One intriguing sub-plot, beginning immediately after the titles, concerns an ordinary couple in mid-twentieth century Ireland who find a baby in a basket, abandoned like Moses, and we see scenes throughout as they raise the lad into a decent, nice young man who decides to join the Garda. But his survival after he's shot and falls from a cliff makes us (and his worried father) worried that things may be going a bit Clark Kent. Only after his retirement, and his forceful accosting by two youthful doppelgangers- itself weird- do we learn that he's been under the influence of a Chameleon Arch for his entire life. A time lord, presumably? Perhaps even yet another unknown incarnation of the Doctor? The one thing I’m certain of is that the explanation is closely liked to what the Master tells the Doctor at the end of the episode. But I’m getting ahead of myself. Let’s just say the payoff to this segment is awesome.

But, for the Doctor and her Fam, the world surrounding them is very different from idyllic rural Eire. It’s a period after the Cyber-Wars, where the Cybermen are almost dead but humans are almost as endangered, the Doctor telling Yas, Ryan, Graham and the viewers that the seven people in the precarious settlement before them are the only humans left, at least in this part of the galaxy. It all feels very Frontios. These characters are likeable and well-sketched for an episode with so much else to do, but as the Cyber-drones (robot Cyber-heads) arrive we’re very firmly told that this is a narrative with no time for the Doctor’s usual tricks as a couple of characters are killed, all of the Doctor’s smugly presented gadgets are destroyed and suddenly things are looking very worrying indeed, so much so that the Doctor panics, in what is a rather important scene for Jodie Whittaker’s Doctor, forcefully telling the “Fam” that they need to do as she says and not question her, and she regrets putting them in such deadly danger. All this is very ominous, especially as a trio of attacking Cybermen force Yas and Graham to flee in a separate ship from the Doctor and Ryan. Oh, and one of those three Cybermen is Ashad from last episode. It’s beginning to look awfully as though his survival, after last week, is going to result in the death of at least one of the Doctor’s friends.

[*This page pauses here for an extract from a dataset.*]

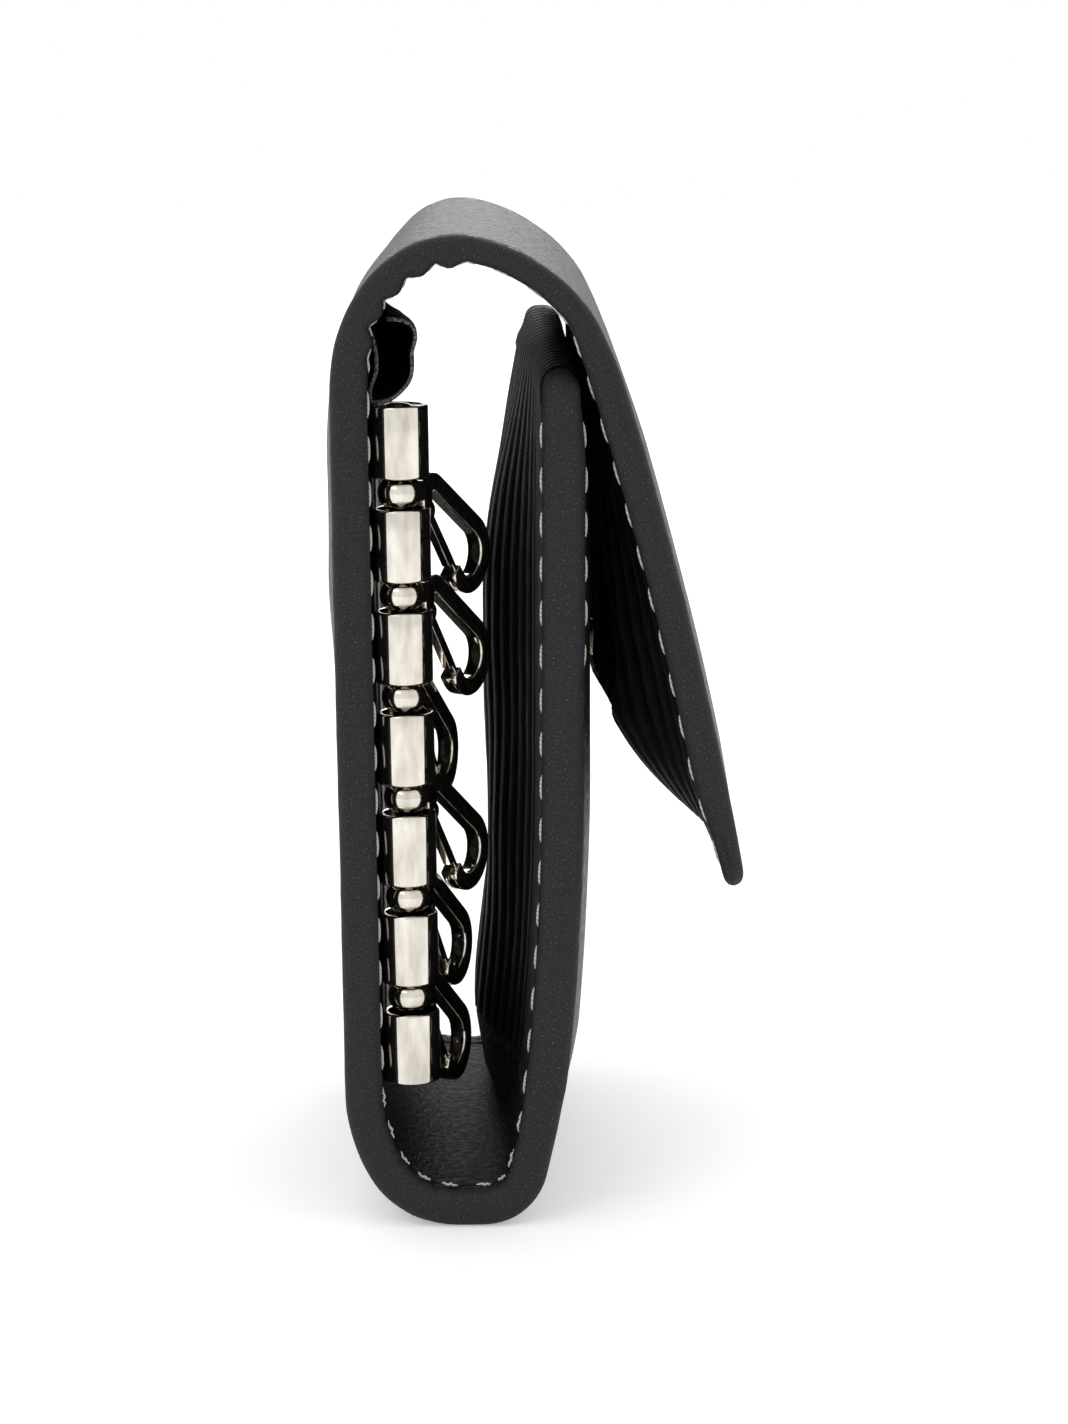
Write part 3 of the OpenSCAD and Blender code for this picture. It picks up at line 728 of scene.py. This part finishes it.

There are some nice touches to these scenes- the Cybermen's legendary weakness to gold is mentioned, but rather forcefully batted away as irrelevant. The Doctor used to hotwire warp drives on weekends as a teenager, "not that we had weekends, or teenagers". And this Doctor, instead of jelly babies, has humbugs. But things look ominous. Ashad seems to imply to the Doctor that he is, to semi-quote the old Cartmel Masterplan,more than just a Cybermen: he eagerly embraced conversion, or "ascension" but was "denied"- because of some kind of apparent destiny. And now, with the Cyberium, he seems to hint at literally precognitive powers, and foresees the end for humanity. Who is he?

We end with Yas, Graham and their friends on a ship full of dormant Cybermen of a quasi-Invasion vintage, and watching in horror as Ashad and his two lieutenants arrive to painfully awaken the Cyber-army. They seem to have no hope... but this is but one cliffhanger.

Elsewhere, the Doctor, Ryan and their friends arrive at the promised land (there's a lot of Biblical allusion in this episode) to find a selfless old man, Ko Sharmus, and a magic portal just into the sea that transports the desperate to a completely random point in the universe- and yet, as the Doctor looks into the portal, the sees the orange skies and the Citadel on Gallifrey. Why there? Why Now? And, no less importantly, why does the Master, still played by the brilliant Sacha Dhawan, choose this moment to jump out of the portal to gleefully tell the Doctor that everything she knows is wrong?